In a 2003 study by the Urban Institute, ninety-six percent of respondents were “greatly inspired and moved by various kinds of art,” but only twenty-seven percent said artists contribute "a lot to the good of society.” “That’s a major disconnect!” Jayaram says, “Americans don’t understand how to value artists.” The Urban Institute’s study concluded that one reason for this may be that individual artists are invisible to society because they are absent from studies of the arts’ impact on the economy.
“USA hasn’t historically done that kind of advocacy, but I think that’s part of why they’re looking to evolve with me,” she said. Her first goal is to help USA’s seven years’ worth of commercially successful alumni artists have an impact on their own communities. “I think a lot of artists would like to be involved in their communities, if they were given the tools to do it,” she says, “like Rick Lowe in Houston and Theaster Gates here. He’s sort of the prodigal son of Rick Lowe.”
Jayaram believes that when we look at a piece of art or hear a piece of music, we are really relating to a primal need within us to create. “In certain communities, that’s easier to celebrate than in others.”
The Florida native did her undergraduate degree at The New School where she studied poetry and creative writing.
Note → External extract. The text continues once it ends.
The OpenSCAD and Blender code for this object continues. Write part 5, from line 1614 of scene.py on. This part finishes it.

She then took a job managing programs for PEN Center USA, a nonprofit that works to advance literature. After several years, Jayaram knew she had discovered where her creative abilities lie. She had always thought of herself as a very creative person but no longer as someone “who could really make a living writing. I instead used that creative engine to build business instead of building, you know, a novel.”
Jayaram was tired of not being able to fully express that creativity; she wanted to run her own nonprofit. She moved back to Miami to pursue a law degree, coincidently during the inaugural year of Art Basel Miami Beach, and her artist friends in Miami were getting a lot of attention and business. “They weren’t prepared for that. Miami wasn’t prepared for that.”
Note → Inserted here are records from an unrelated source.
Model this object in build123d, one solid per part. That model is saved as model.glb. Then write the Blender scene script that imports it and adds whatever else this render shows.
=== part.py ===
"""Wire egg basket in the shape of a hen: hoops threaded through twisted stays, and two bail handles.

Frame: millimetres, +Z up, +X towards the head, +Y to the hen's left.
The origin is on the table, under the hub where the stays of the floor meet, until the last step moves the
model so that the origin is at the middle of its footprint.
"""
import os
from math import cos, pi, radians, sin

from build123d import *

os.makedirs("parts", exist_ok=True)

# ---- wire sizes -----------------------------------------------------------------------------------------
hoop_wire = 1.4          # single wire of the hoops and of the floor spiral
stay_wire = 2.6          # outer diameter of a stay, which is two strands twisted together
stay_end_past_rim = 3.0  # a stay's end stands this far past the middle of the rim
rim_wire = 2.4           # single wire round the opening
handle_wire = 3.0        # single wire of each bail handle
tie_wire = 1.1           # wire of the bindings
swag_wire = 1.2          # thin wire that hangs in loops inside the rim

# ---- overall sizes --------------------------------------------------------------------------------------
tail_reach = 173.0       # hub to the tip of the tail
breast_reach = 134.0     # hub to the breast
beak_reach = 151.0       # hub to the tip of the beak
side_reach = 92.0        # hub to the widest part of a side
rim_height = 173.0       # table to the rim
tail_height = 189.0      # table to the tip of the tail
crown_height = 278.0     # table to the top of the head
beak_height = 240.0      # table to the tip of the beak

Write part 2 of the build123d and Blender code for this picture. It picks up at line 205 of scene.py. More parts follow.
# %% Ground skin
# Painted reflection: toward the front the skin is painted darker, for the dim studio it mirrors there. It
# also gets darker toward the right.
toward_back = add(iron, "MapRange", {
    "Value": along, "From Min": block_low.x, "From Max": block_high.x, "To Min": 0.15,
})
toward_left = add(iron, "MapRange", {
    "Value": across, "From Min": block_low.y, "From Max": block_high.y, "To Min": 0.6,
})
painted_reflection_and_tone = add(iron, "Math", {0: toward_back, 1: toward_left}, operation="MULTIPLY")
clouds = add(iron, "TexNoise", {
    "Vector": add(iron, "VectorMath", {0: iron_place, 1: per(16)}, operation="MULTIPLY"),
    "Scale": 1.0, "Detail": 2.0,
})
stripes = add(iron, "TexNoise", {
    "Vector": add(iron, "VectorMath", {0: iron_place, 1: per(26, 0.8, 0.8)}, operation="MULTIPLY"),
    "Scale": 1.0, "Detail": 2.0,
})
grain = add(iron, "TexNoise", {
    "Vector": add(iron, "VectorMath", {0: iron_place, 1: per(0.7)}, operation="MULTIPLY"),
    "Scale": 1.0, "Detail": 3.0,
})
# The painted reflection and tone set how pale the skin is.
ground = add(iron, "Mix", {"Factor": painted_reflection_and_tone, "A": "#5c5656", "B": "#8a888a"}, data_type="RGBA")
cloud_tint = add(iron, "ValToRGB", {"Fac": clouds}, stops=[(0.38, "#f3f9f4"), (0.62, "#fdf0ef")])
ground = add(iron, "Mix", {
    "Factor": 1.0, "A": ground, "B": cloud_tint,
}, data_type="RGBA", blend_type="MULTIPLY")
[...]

Wanting to provide Miami artists with educational programs and legal services, she founded the nonprofit LegalArt as an independent study project. The organization recently celebrated its tenth year, but Jayaram left when she met her husband, a Chicago native who dragged her, “kicking and screaming,” from Miami. Her first Chicago gig was working for Arts Alliance Illinois, but what she really wanted was to lead an organization. A year later the CAC was looking for a new director.
One of the first projects Jayaram tackled was taking Chicago Artists Resource (CAR) under CAC’s wing. CAR is an online aggregate of resources for the artist including information on jobs, insurance and business. At one time it was a project of the city’s Department of Cultural Affairs and Special Programs, but it had “started to stall a bit,” says Jayaram. The CAC relaunched what is now a very healthy site in February last year.
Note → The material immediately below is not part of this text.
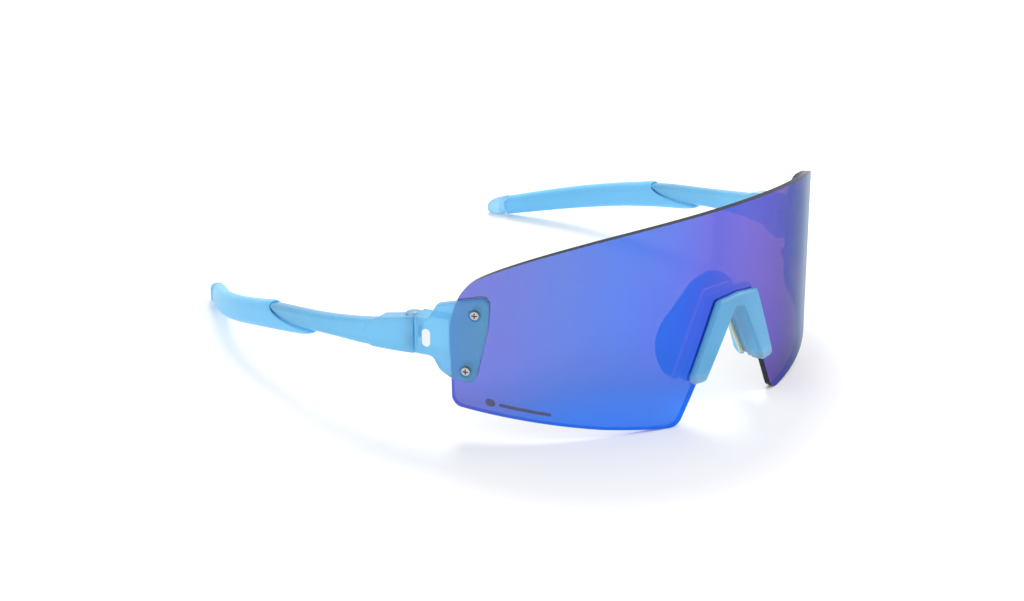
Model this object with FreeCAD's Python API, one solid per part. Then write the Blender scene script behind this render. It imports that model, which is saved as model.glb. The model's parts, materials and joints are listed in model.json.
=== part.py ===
import FreeCAD
import Part
import math
import os

# Wraparound sport sunglasses: one cylindrical shield lens, two brackets screwed to its ends, two folding
# temples with rubber sleeves, and a clip-on nose bridge with a soft saddle pad.
# +X is the wearer's left, +Y points back to the ears, +Z is up, and the floor is Z = 0.
# "Girth" is the distance round the lens's outer face from its middle; "fall" is a height below the brow.

Vector = FreeCAD.Vector
Flat = FreeCAD.Base.Vector2d

# Lens: a vertical cylinder's skin
LENS_RADIUS = 74.4
LENS_THICKNESS = 2.0
LENS_HEIGHT = 58.1
LENS_HALF_GIRTH = 79.9
BROW_EDGE = [(20.0, 0.85), (40.0, 3.6), (60.0, 8.95)]  # girth, fall
END_CORNER = [(9.9, 13.0), (4.3, 16.7), (1.5, 21.5), (0.0, 29.1)]  # distance in from the end, fall
LENS_END_FOOT = 8.4
CHEEK_EDGE = [(60.0, 5.4), (40.0, 2.25)]
LOBE_GIRTH = 18.7
LOBE_ROUND = 4.0
LOBE_SINK = 0.32  # how far the lobe's rounded corner would reach below the floor if it were sharp
NOTCH_TOP = 31.9
NOTCH_HALF_TOP = 2.5
NOTCH_ROUND = 2.0

# Brackets: outline points as (distance past the lens's end, height above the hinge's middle, corner radius)
HINGE_FALL = 30.4
BRACKET_THICKNESS = 1.8
BRACKET_BEVEL = 0.45
PLATE_FRONT = [(-10.7, 12.0, 2.2), (-10.3, 3.3, 25.0), (-6.9, -11.9, 1.8)]
PLATE_FOOT = [(-1.2, -11.6, 8.0), (2.3, -9.4, 3.0)]
PLATE_BROW = [(2.9, 8.9, 1.2)]
NECK_TOP_START = 5.6
NECK_FOOT_START = 4.4
NECK_TOP = 4.4  # above the hinge's middle
NECK_FOOT = -5.8
NECK_TOP_ROUND = 1.0
NECK_ROUND = 2.0
LENS_END_GAP = 0.3
SCREWS = {"upper": (-7.1, 7.1), "lower": (-4.7, -8.65)}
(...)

Jayaram then spearheaded the development of HATCH, a juried incubator for twenty-four contemporary Chicago artists who spend a year working with a curator. She developed a program called BOLT to provide artists with studio space in the basement of CAC’s building and access to the CAC’s educational programs. The artists also receive studio visits from art world professionals. Each artist receives twenty to twenty-five critiques from scholars, writers and most importantly, curators.
BOLT Residency studio visit with artist Laura Davis and MCA Chicago's Julie Rodrigues Widholm
Judging the success of these programs is tricky, she says, because measurements are very different for each artist; “You have to do things you think will be generally effective then give yourself room to be specifically impactful.” Each year’s cohort of artists requires different services and support, which is how the programs evolve. Still, even as young as these initiatives are, there have been tangible outcomes. Jayaram cites BOLT artists who have had solo shows at other galleries or received coverage in major media outlets, and each year two BOLT artists are chosen to have a booth at EXPO Chicago.
There is much anecdotal evidence as well; “Artists are always telling us how important these programs have been to them, the contacts they’ve made, the networks they’ve built,” says Jayaram. She has also seen CAC programs lead to fruitful collaborations between artists who are otherwise isolated in their studios.
The CAC entered the commercial world in 2013 with its first art fair, EDITION Chicago and with Special Projects, which works with corporations to commission local artists to install work, some of which is permanent. This is an instance where artists get a commission as well as “incredible exposure to a huge population of tech innovators and major investors,” Jayaram says. Special Projects’ benefactors have included the likes of Motorola and communications agency Zeno Group.
Leaving the CAC is bittersweet for Jayaram. “Every program here has come about under my direction. When I took this job, it was a job nobody wanted,” she says, but now the organization is fiscally healthy and stable and has a strong board of directors headed by Board Chair Tony Karman who is also president of EXPO Chicago. Jayaram was not looking for a new role, she says, but USA approached her to discuss a partnership, which quickly transformed into her taking on the position as director. She acknowledges that taking on a new project and building it up is where her real strength lies; “It’s a good time to change hands, a good time to freshen it up.”